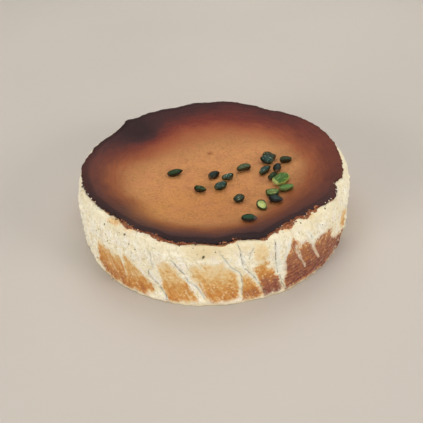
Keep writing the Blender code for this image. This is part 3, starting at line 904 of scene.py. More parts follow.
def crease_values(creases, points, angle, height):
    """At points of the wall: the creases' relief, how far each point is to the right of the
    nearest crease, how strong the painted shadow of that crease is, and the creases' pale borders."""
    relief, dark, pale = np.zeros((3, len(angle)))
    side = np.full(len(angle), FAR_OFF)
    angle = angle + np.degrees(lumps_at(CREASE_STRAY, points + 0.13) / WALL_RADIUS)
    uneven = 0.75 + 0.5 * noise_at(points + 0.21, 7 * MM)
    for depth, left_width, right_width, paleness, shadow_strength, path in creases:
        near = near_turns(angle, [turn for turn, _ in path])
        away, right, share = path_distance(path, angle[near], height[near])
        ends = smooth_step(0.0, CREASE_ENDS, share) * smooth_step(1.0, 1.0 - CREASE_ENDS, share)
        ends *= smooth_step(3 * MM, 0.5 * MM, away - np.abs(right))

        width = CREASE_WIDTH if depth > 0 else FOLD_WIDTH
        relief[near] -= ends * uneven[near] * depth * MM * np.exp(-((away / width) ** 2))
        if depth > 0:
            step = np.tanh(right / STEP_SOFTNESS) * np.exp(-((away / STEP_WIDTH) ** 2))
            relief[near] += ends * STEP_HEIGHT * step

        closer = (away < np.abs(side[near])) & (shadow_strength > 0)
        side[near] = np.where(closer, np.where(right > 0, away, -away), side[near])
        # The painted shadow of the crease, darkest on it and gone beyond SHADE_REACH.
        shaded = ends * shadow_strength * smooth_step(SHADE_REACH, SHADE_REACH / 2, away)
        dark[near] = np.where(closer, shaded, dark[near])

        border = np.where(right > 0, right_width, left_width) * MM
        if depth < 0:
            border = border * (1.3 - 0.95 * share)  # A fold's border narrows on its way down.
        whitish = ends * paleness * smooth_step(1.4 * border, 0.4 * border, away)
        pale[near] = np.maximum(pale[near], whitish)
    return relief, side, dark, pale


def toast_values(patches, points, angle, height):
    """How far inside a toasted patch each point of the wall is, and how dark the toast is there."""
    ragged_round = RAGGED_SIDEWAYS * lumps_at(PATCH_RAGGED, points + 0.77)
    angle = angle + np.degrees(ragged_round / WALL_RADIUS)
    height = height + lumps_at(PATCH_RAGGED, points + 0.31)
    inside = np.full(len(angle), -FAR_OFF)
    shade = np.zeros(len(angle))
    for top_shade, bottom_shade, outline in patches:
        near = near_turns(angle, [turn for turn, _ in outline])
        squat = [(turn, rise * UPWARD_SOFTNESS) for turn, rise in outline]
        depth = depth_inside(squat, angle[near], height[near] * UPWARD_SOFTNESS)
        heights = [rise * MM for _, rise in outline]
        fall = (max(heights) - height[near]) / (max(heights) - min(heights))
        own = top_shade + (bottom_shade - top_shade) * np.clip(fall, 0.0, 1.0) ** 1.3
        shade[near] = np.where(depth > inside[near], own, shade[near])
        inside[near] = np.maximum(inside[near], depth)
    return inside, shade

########

**WRITTEN INSTRUCTION**: Verbatim output is expected for the lines from the start of the data to the line in which "return relief, side, dark, pale" appears, both included.

**EXERCISE RESPONSE**:
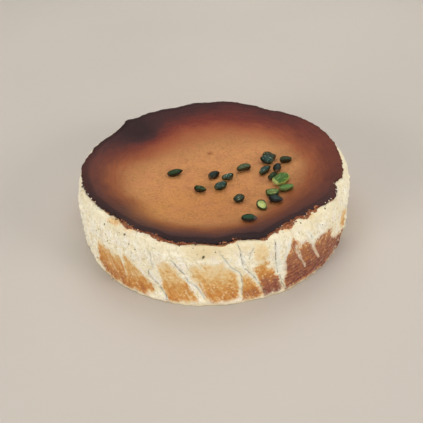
Keep writing the Blender code for this image. This is part 3, starting at line 904 of scene.py. More parts follow.
def crease_values(creases, points, angle, height):
    """At points of the wall: the creases' relief, how far each point is to the right of the
    nearest crease, how strong the painted shadow of that crease is, and the creases' pale borders."""
    relief, dark, pale = np.zeros((3, len(angle)))
    side = np.full(len(angle), FAR_OFF)
    angle = angle + np.degrees(lumps_at(CREASE_STRAY, points + 0.13) / WALL_RADIUS)
    uneven = 0.75 + 0.5 * noise_at(points + 0.21, 7 * MM)
    for depth, left_width, right_width, paleness, shadow_strength, path in creases:
        near = near_turns(angle, [turn for turn, _ in path])
        away, right, share = path_distance(path, angle[near], height[near])
        ends = smooth_step(0.0, CREASE_ENDS, share) * smooth_step(1.0, 1.0 - CREASE_ENDS, share)
        ends *= smooth_step(3 * MM, 0.5 * MM, away - np.abs(right))

        width = CREASE_WIDTH if depth > 0 else FOLD_WIDTH
        relief[near] -= ends * uneven[near] * depth * MM * np.exp(-((away / width) ** 2))
        if depth > 0:
            step = np.tanh(right / STEP_SOFTNESS) * np.exp(-((away / STEP_WIDTH) ** 2))
            relief[near] += ends * STEP_HEIGHT * step

        closer = (away < np.abs(side[near])) & (shadow_strength > 0)
        side[near] = np.where(closer, np.where(right > 0, away, -away), side[near])
        # The painted shadow of the crease, darkest on it and gone beyond SHADE_REACH.
        shaded = ends * shadow_strength * smooth_step(SHADE_REACH, SHADE_REACH / 2, away)
        dark[near] = np.where(closer, shaded, dark[near])

        border = np.where(right > 0, right_width, left_width) * MM
        if depth < 0:
            border = border * (1.3 - 0.95 * share)  # A fold's border narrows on its way down.
        whitish = ends * paleness * smooth_step(1.4 * border, 0.4 * border, away)
        pale[near] = np.maximum(pale[near], whitish)
    return relief, side, dark, pale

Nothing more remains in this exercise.